Neste artigo, a Politize! explica sobre o que é a Lei de Cotas, quem tem direito, o que pode acontecer com a revisão da legislação e o que mudou nas universidades e institutos federais após dez anos da aplicação da lei.

O que é a Lei de Cotas? Quem tem direito?

O ano de 2012 foi um marco para a história das ações afirmativas universitárias no Brasil. Após muita luta do movimento negro, a Lei N° 12.711, foi promulgada em 29 de agosto de 2012. A lei garante a reserva de 50% das vagas nas universidades e instituições federais de ensino técnico de nível médio para pretos, pardos, indígenas, pessoas com deficiência e estudantes de escola pública.

As instituições públicas de ensino devem garantir a reserva de vagas na proporção em que eles formam a população do estado, conforme cálculo do IBGE. Isto é, se a hipotética Universidade Politize ofertar 100 vagas no Sistema de Seleção Unificada, SISU, ela deverá oferecer as vagas de acordo com a demanda do seu estado.

No estado hipotético em que a Universidade Politize está estabelecida, 20% da população são pretos, 32% são pardos, 8% são indígenas e 6% são pessoas com deficiência. Portanto, das 50 vagas destinadas as cotas, 10 vagas são para negros, 16 vagas para pardos, 4 vagas para indígenas e 3 vaga para pessoas com deficiência.

As demais vagas são para estudantes de escola pública com renda familiar bruta igual ou inferior a um salário mínimo e meio per capita, e, para estudantes de escolas públicas com renda familiar superior a um salário mínimo e meio.

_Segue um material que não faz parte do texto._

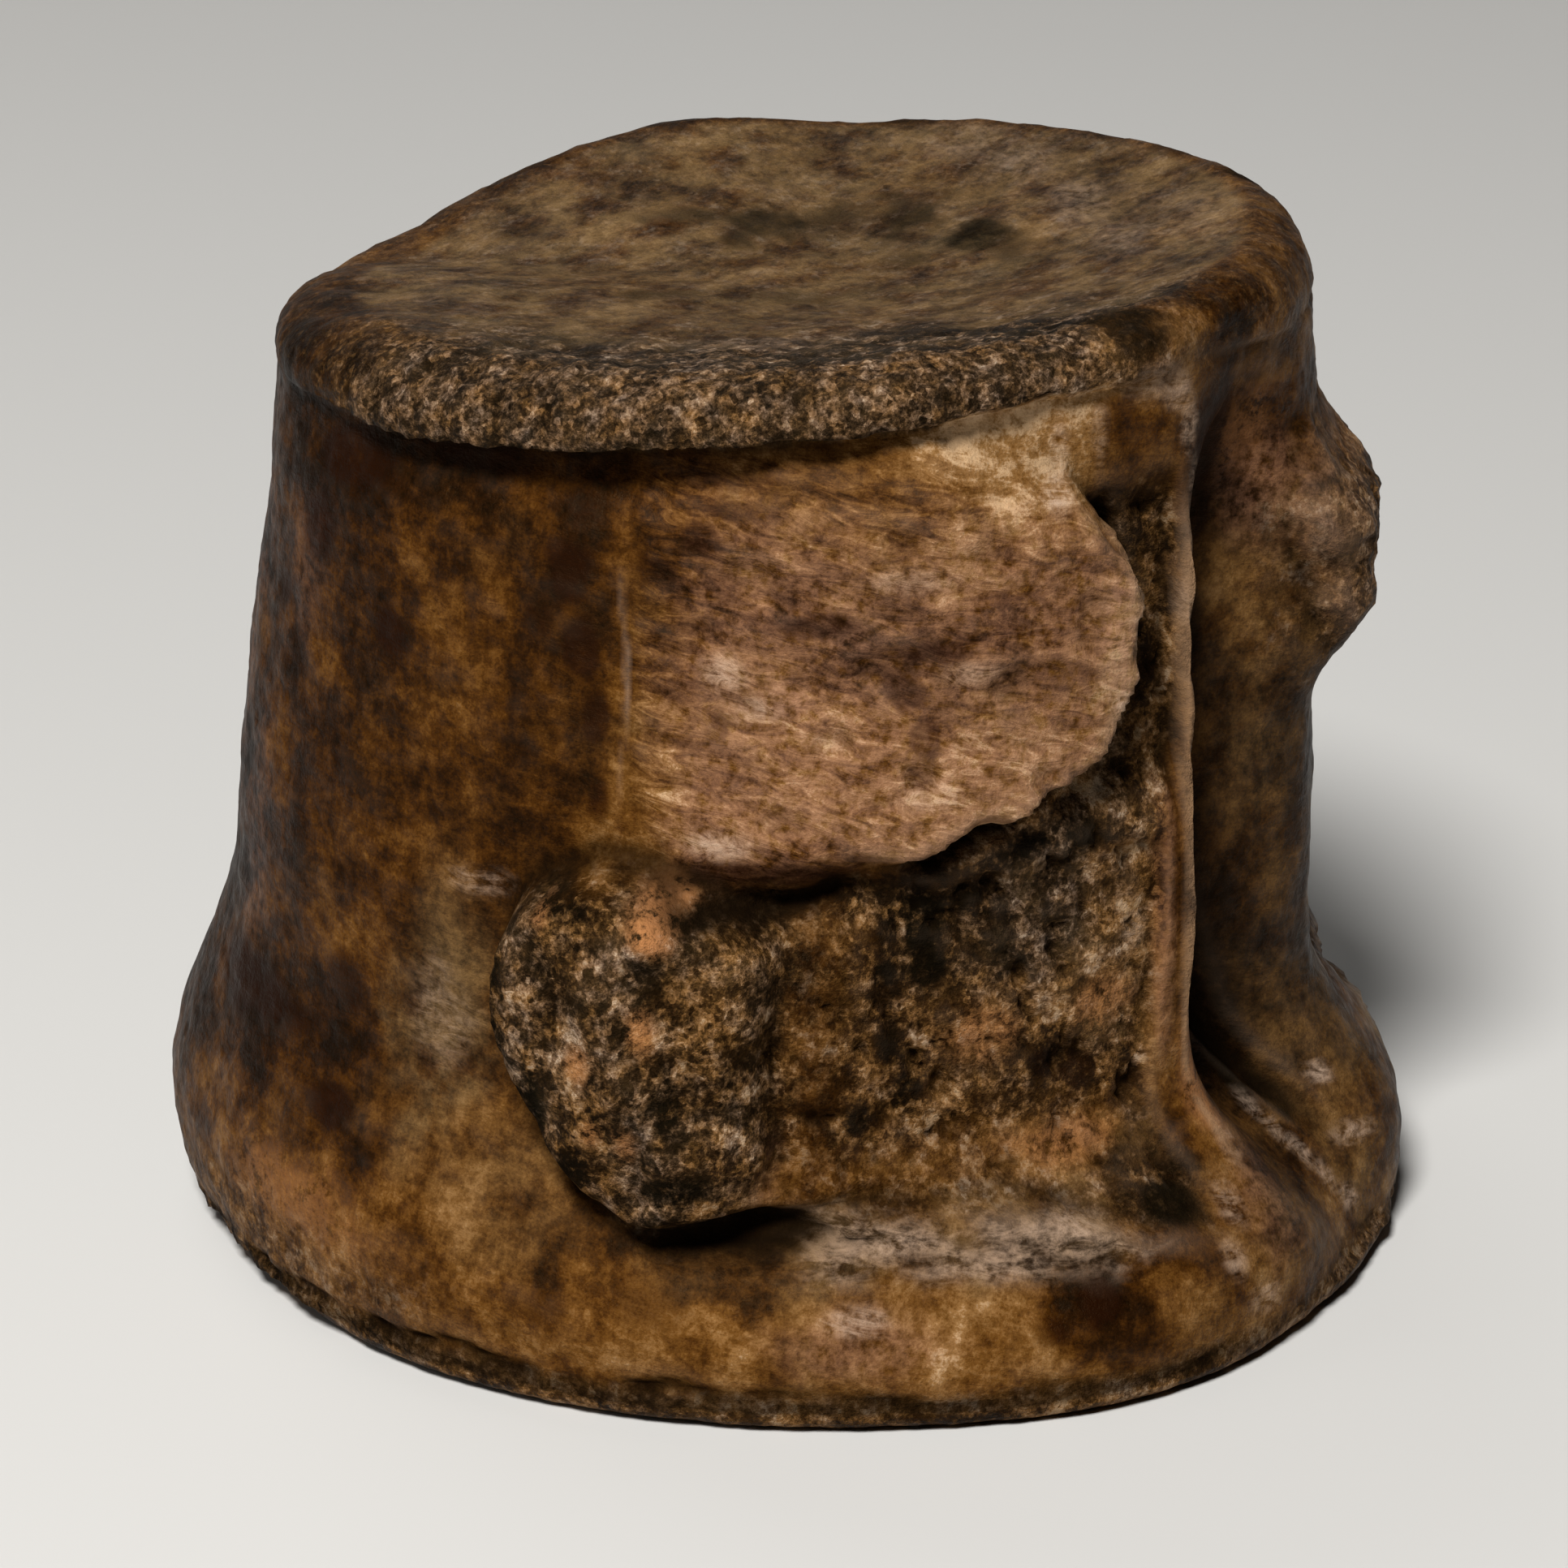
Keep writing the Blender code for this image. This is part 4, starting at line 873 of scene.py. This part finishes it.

Como surgiu a Lei de Cotas

Embora sancionada em 2012, a Lei de Cotas é resultado de um conjunto de lutas sociais por parte do movimento negro, ocorridas durantes décadas antes da sua promulgação. Em 2002, as universidades estaduais da Bahia e do Rio de Janeiro, UNEB e UERJ, tornaram-se precursoras na implementação de ações afirmativas para o ingresso de pessoas negras nas universidades. Já no âmbito federal, a Universidade de Brasília, UNB, é vanguardista, adotando as políticas de cotas desde 2004.

Fazendo o recorte racial da lei citada, em especial para negros, é imprescindível ressaltar os dados étnicos raciais oficias no Brasil. Segundo dados da Pesquisa Nacional por Amostra de Domicílios, Pnad, em 2019 cerca de 46,8% dos brasileiros se declararam como pardos, 9,4% como pretos e 1,1% como amarelos ou indígenas. Pardos, pretos e indígenas no Brasil somam cerca de 56,2% da população brasileira.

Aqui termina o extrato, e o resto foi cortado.